Large swaths of Ontario sit on the Canadian Shield, with shallow soil precluding productive farming. Rich Greenbelt farmland cannot simply be swapped for other terrain.
Circumstances surrounding recent purchases of portions of the Greenbelt by developers--after Premier Ford and his Minister of Municipal Affairs and Housing, Steve Clark, repeatedly vowed the Greenbelt would remain off-limits for developments--are deeply troubling. Many developers bought chunks of the Greenbelt precisely where the government now proposes to allow housing developments. Records show those purchasers (along with members of their families and others involved in their businesses) made enormous political contributions to Mr.
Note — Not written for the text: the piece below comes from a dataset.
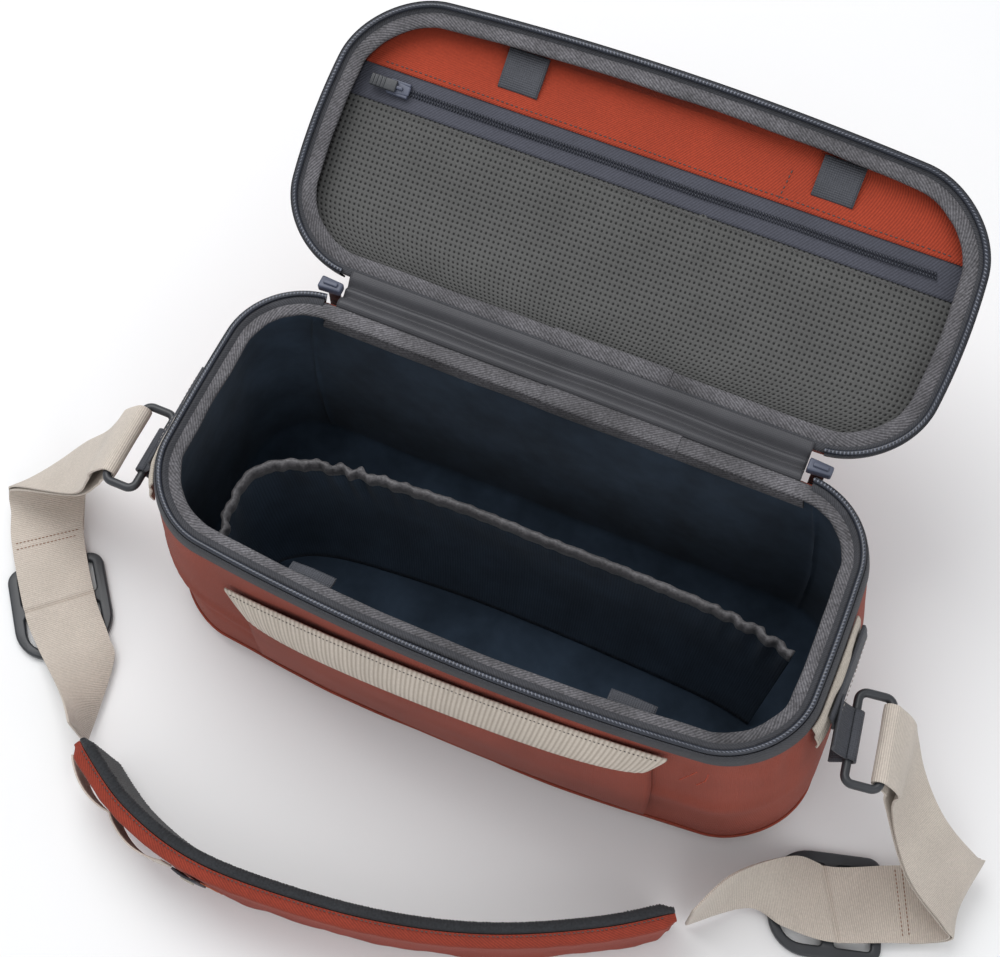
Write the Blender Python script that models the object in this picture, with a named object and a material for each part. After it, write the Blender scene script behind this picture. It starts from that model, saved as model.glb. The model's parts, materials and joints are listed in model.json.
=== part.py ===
"""Camera sling bag: a boxy soft-shell bag with a zip-round lid, padded walls, pockets and a shoulder strap.

Frame: +X along the bag's length, -Y its front, +Z up. The origin is the middle of the base, on the floor.
The lid is modelled shut and its hinge empty then turns it to its open stop, where the hinge gusset is taut.
All lengths are in millimetres and are scaled to metres when a mesh is made.
"""

import math

import bmesh
import bpy
import numpy as np
from mathutils import Matrix, Vector
from mathutils.geometry import interpolate_bezier

MM = 0.001

# ---- driving dimensions ----
RIM_LENGTH = 320.0
RIM_WIDTH = 140.6
BODY_HEIGHT = 140.0
LID_DEPTH = 34.0
LID_RIM = BODY_HEIGHT + 0.6  # height of the shut lid's rim
CORNER_RADIUS = 38.0
BASE_CORNER_RADIUS = 42.0
BODY_SIDE_BULGE = 2.0
BODY_FRONT_BOW = 12.0
LID_SIDE_BULGE = 8.0
LID_FRONT_BOW = 8.0
BASE_EDGE_RADIUS = 14.0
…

Ford's political party and campaigns. The company of one of these developers even borrowed $100-million from CIBC to pay for the purchase of some then-protected land in spring 2021 at the eye-popping annual interest rate of 21 per cent. Who would go into debt to that degree, who would be willing to pay $21-million annually in interest alone for land that, under its current protected status, could never recoup those costs? It stretches credulity beyond breaking point to suggest that these developers were not given prior knowledge that the protections afforded these Greenbelt lands would be lifted.
Not only is opening the Greenbelt to housing developments putting at risk Ontarians' ability to be fed in the future, the manner in which it has been opened cannot be understood other than as breaching rules of integrity.